# MATERIAL PROVIDED start

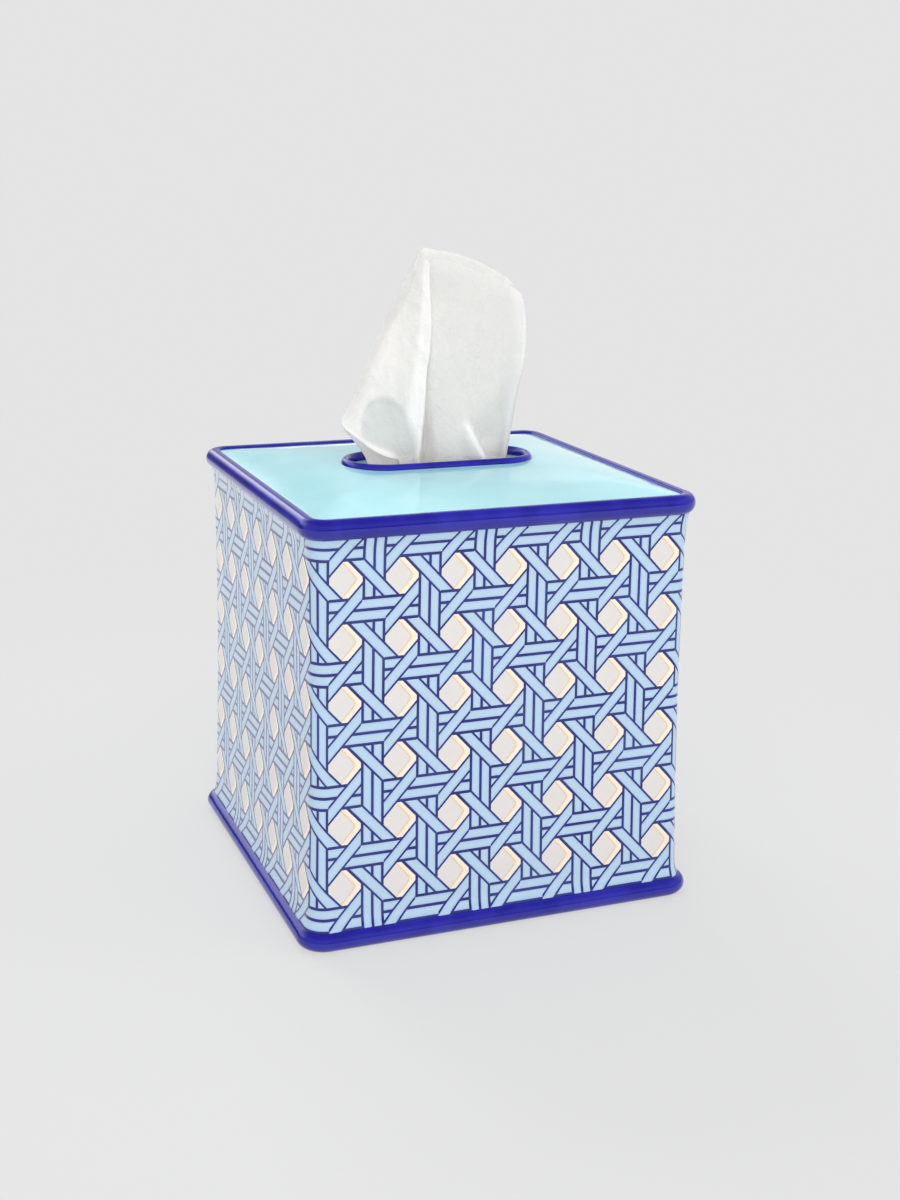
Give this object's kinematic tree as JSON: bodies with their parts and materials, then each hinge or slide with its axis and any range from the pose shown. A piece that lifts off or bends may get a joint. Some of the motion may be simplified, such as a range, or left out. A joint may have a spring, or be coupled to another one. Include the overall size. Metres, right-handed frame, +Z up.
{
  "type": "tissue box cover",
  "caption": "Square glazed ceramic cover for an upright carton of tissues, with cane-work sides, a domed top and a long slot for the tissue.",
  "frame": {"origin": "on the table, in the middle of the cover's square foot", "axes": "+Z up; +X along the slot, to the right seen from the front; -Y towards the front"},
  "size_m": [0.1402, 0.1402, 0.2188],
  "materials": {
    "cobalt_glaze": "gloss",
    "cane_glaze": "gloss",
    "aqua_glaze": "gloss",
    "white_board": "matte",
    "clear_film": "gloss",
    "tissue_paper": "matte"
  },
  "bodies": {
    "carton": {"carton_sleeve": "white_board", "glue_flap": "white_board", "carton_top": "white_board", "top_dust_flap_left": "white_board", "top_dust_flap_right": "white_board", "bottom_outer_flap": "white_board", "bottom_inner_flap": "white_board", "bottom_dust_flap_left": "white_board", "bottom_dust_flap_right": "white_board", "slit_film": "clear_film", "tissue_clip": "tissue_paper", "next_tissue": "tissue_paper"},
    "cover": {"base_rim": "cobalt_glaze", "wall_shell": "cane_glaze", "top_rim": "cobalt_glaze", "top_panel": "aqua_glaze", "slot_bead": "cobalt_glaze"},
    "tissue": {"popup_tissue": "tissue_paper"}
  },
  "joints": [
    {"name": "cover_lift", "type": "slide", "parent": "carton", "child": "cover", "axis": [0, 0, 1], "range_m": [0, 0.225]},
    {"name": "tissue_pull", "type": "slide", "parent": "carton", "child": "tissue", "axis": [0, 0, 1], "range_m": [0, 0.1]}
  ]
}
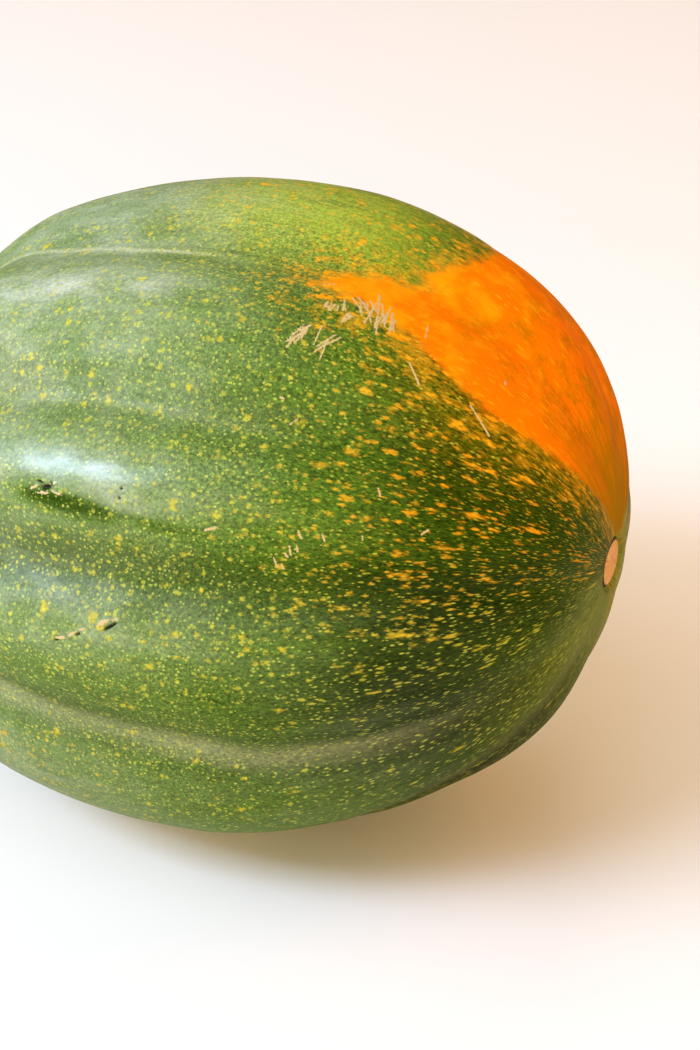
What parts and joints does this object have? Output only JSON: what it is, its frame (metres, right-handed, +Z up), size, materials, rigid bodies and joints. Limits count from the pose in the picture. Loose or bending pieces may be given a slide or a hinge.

# MATERIAL PROVIDED end

__EXERCISE TASK__
Go back to the listing above and please repeat it exactly.

__OUTPUT OF THE TASK__
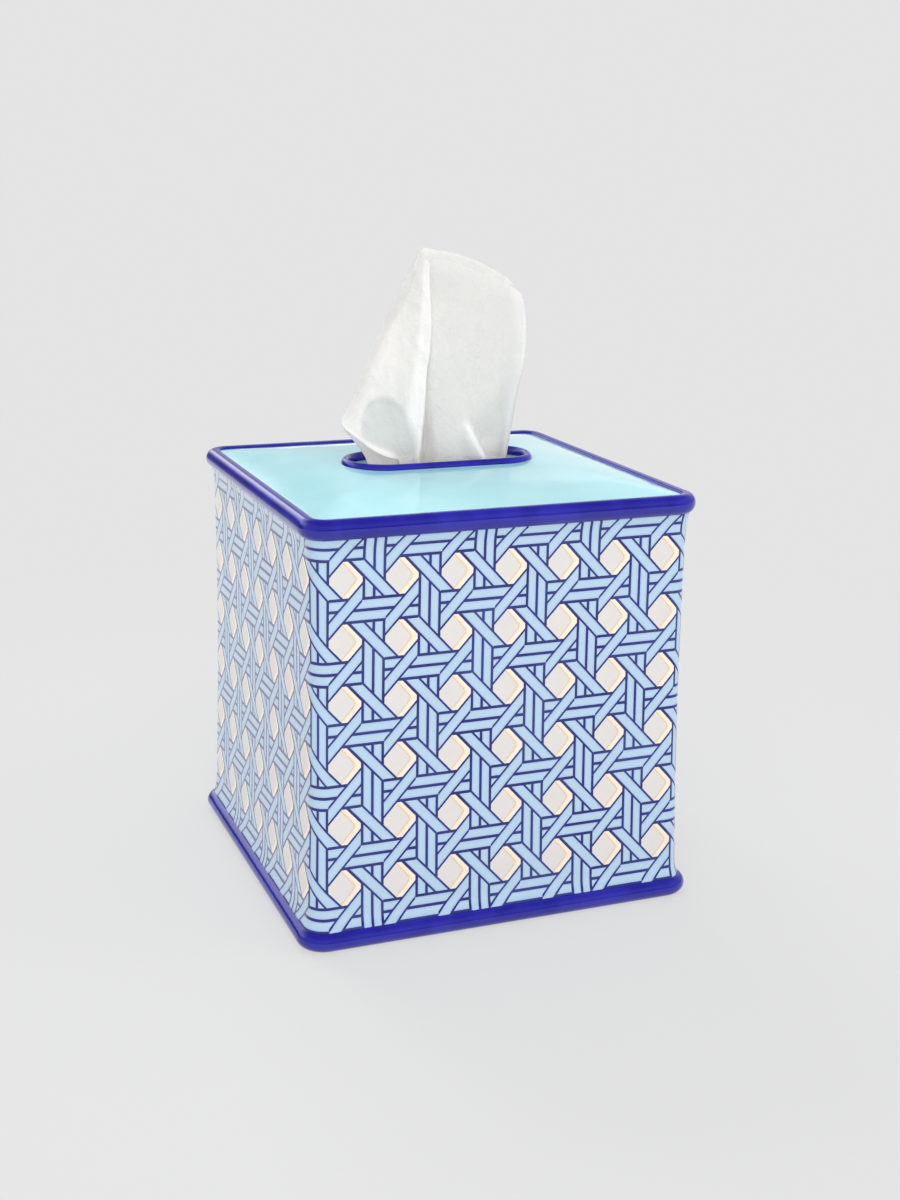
Give this object's kinematic tree as JSON: bodies with their parts and materials, then each hinge or slide with its axis and any range from the pose shown. A piece that lifts off or bends may get a joint. Some of the motion may be simplified, such as a range, or left out. A joint may have a spring, or be coupled to another one. Include the overall size. Metres, right-handed frame, +Z up.
{
  "type": "tissue box cover",
  "caption": "Square glazed ceramic cover for an upright carton of tissues, with cane-work sides, a domed top and a long slot for the tissue.",
  "frame": {"origin": "on the table, in the middle of the cover's square foot", "axes": "+Z up; +X along the slot, to the right seen from the front; -Y towards the front"},
  "size_m": [0.1402, 0.1402, 0.2188],
  "materials": {
    "cobalt_glaze": "gloss",
    "cane_glaze": "gloss",
    "aqua_glaze": "gloss",
    "white_board": "matte",
    "clear_film": "gloss",
    "tissue_paper": "matte"
  },
  "bodies": {
    "carton": {"carton_sleeve": "white_board", "glue_flap": "white_board", "carton_top": "white_board", "top_dust_flap_left": "white_board", "top_dust_flap_right": "white_board", "bottom_outer_flap": "white_board", "bottom_inner_flap": "white_board", "bottom_dust_flap_left": "white_board", "bottom_dust_flap_right": "white_board", "slit_film": "clear_film", "tissue_clip": "tissue_paper", "next_tissue": "tissue_paper"},
    "cover": {"base_rim": "cobalt_glaze", "wall_shell": "cane_glaze", "top_rim": "cobalt_glaze", "top_panel": "aqua_glaze", "slot_bead": "cobalt_glaze"},
    "tissue": {"popup_tissue": "tissue_paper"}
  },
  "joints": [
    {"name": "cover_lift", "type": "slide", "parent": "carton", "child": "cover", "axis": [0, 0, 1], "range_m": [0, 0.225]},
    {"name": "tissue_pull", "type": "slide", "parent": "carton", "child": "tissue", "axis": [0, 0, 1], "range_m": [0, 0.1]}
  ]
}
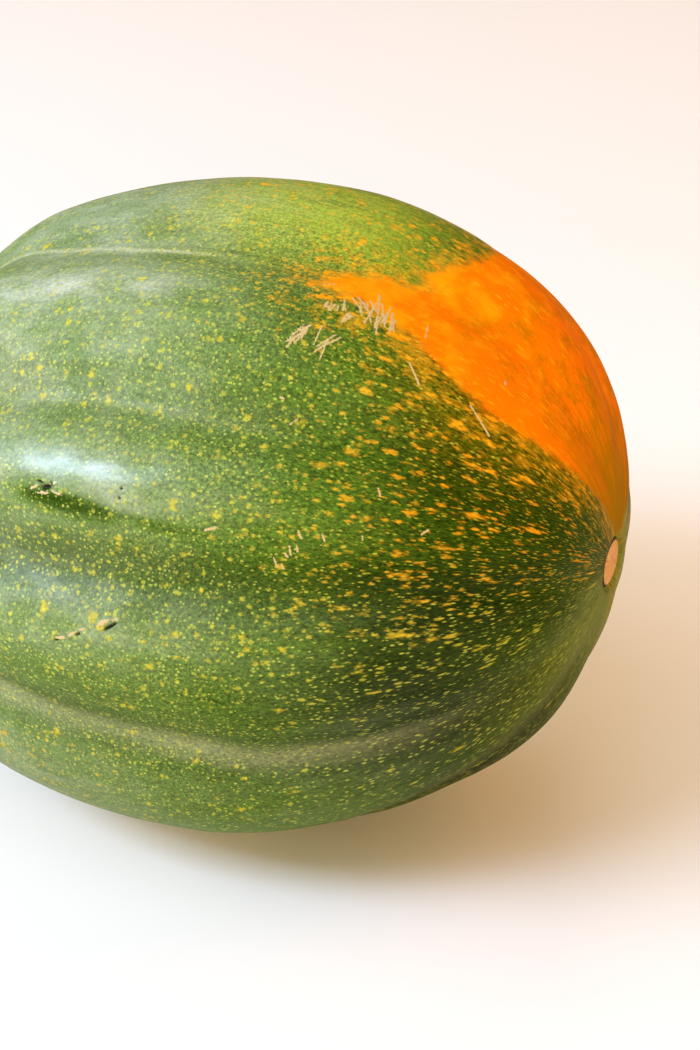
What parts and joints does this object have? Output only JSON: what it is, its frame (metres, right-handed, +Z up), size, materials, rigid bodies and joints. Limits count from the pose in the picture. Loose or bending pieces may be given a slide or a hinge.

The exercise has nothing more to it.